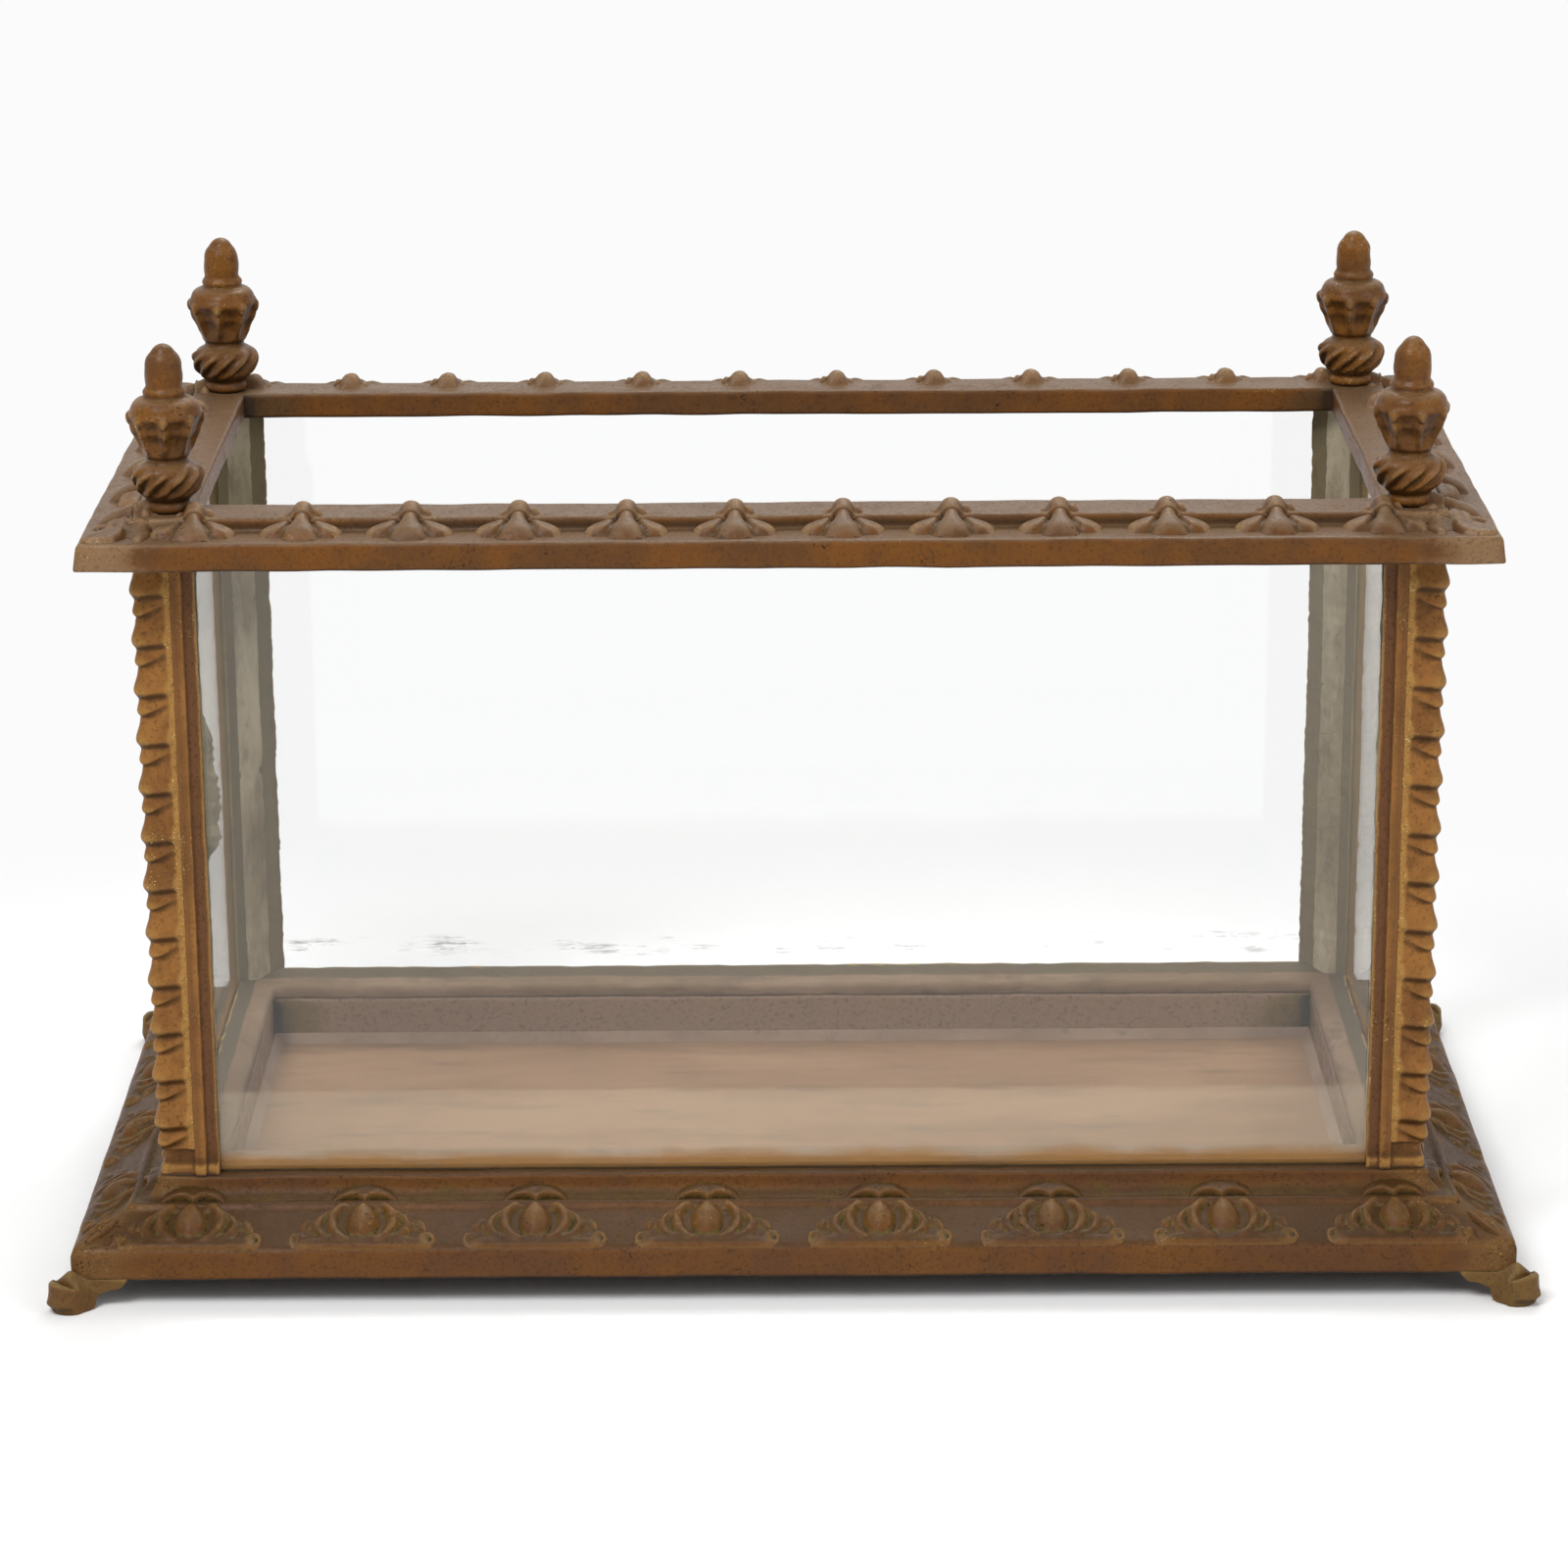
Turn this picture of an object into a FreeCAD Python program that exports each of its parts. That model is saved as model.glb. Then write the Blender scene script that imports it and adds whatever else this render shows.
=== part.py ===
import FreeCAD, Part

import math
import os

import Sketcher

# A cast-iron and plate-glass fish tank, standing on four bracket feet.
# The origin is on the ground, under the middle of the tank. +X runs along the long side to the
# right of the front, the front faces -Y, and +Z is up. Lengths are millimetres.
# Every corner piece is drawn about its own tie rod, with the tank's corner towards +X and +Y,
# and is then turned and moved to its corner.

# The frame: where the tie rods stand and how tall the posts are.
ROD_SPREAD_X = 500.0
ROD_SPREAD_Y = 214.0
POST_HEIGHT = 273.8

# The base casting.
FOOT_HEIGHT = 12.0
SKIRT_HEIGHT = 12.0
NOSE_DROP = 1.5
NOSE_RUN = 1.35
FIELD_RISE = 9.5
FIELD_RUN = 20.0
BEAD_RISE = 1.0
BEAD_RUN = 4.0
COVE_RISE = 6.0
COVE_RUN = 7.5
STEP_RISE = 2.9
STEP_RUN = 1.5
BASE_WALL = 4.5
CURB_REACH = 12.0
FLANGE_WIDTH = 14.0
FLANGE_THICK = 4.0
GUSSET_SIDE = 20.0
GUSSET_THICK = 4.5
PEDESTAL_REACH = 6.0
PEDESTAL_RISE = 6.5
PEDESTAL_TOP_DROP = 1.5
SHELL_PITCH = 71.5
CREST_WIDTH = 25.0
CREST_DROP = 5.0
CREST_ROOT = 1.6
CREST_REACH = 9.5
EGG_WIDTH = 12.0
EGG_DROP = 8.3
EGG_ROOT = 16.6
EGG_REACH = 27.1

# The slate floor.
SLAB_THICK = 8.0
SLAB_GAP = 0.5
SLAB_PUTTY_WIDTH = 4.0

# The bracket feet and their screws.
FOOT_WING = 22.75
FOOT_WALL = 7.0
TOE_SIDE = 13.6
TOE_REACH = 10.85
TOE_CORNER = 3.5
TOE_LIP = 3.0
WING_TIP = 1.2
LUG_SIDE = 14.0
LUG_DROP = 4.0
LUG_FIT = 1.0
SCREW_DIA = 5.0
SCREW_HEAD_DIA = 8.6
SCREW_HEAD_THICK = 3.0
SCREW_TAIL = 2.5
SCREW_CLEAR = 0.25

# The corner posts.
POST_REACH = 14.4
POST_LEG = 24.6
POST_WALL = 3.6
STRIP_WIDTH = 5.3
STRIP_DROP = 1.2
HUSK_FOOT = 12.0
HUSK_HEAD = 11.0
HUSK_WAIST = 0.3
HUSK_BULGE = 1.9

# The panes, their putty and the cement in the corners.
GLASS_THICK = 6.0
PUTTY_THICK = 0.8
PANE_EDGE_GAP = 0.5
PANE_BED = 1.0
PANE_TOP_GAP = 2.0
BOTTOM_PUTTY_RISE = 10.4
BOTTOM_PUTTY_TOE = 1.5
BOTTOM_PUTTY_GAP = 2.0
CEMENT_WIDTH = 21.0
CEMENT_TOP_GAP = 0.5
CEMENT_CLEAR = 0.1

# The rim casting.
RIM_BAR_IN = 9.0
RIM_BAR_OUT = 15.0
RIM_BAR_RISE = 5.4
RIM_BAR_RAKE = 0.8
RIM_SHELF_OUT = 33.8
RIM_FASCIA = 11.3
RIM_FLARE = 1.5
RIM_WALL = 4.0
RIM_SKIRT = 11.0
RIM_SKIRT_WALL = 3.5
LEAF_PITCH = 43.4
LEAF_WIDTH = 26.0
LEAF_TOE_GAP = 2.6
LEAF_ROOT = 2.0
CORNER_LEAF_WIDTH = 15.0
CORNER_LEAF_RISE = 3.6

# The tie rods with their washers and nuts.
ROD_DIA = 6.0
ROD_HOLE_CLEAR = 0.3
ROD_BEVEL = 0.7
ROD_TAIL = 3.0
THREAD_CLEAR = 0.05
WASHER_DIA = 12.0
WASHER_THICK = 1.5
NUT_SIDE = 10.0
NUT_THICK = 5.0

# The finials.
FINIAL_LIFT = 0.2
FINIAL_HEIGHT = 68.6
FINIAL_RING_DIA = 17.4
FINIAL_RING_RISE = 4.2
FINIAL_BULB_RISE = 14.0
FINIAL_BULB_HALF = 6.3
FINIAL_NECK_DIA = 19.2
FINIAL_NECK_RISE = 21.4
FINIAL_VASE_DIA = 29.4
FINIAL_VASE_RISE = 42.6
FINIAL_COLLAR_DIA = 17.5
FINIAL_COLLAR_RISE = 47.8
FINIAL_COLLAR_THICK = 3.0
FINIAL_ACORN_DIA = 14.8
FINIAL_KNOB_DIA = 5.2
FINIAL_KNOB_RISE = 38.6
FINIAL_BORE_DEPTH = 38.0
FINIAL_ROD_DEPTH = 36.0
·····
_WHAT THE EXERCISE ASKS_.
Without changing anything, quote the lines from the top of the data to the line that contains "# and is then turned and moved to its corner.", including that line.

_RESULT_.
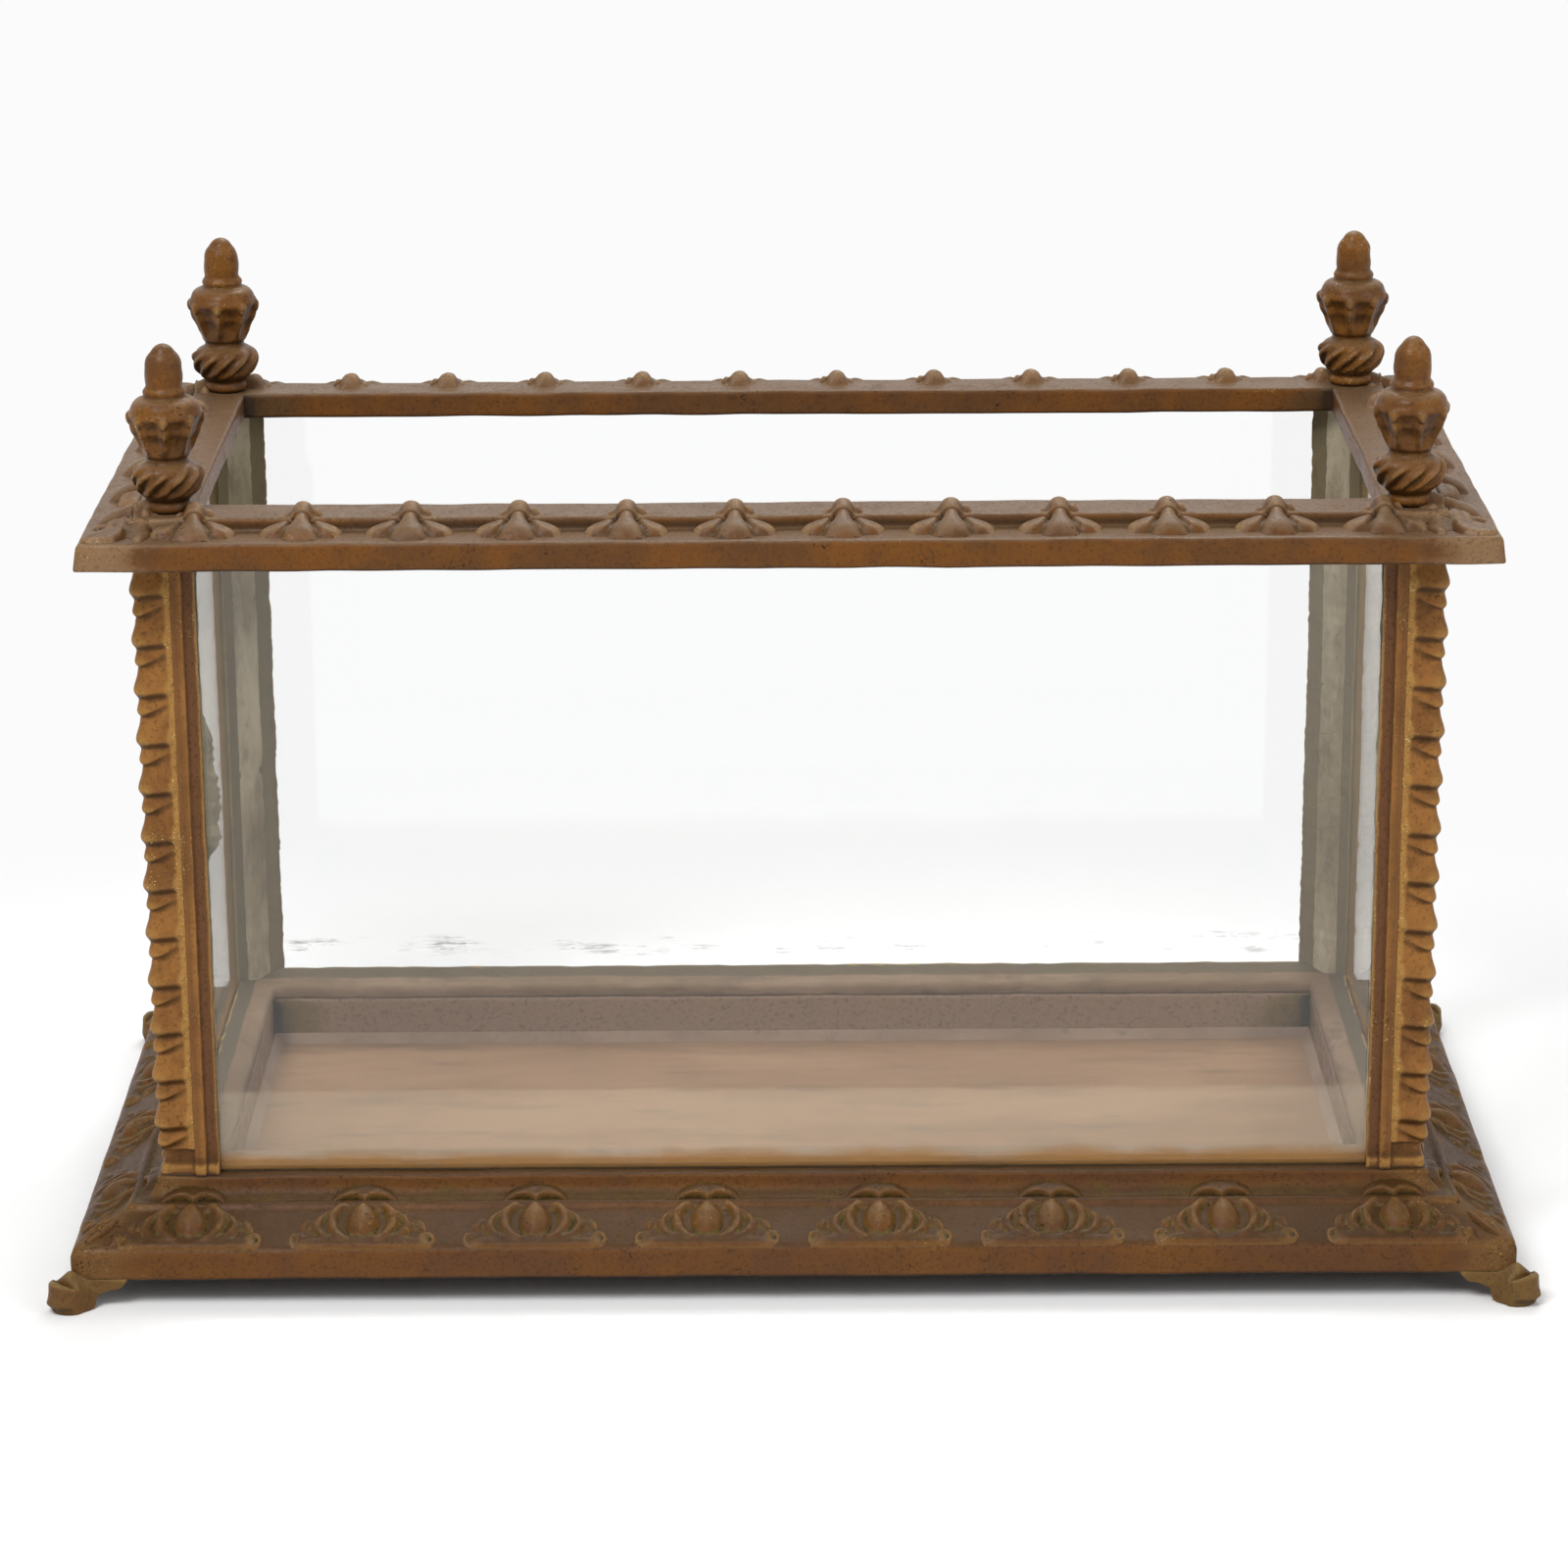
Turn this picture of an object into a FreeCAD Python program that exports each of its parts. That model is saved as model.glb. Then write the Blender scene script that imports it and adds whatever else this render shows.
=== part.py ===
import FreeCAD, Part

import math
import os

import Sketcher

# A cast-iron and plate-glass fish tank, standing on four bracket feet.
# The origin is on the ground, under the middle of the tank. +X runs along the long side to the
# right of the front, the front faces -Y, and +Z is up. Lengths are millimetres.
# Every corner piece is drawn about its own tie rod, with the tank's corner towards +X and +Y,
# and is then turned and moved to its corner.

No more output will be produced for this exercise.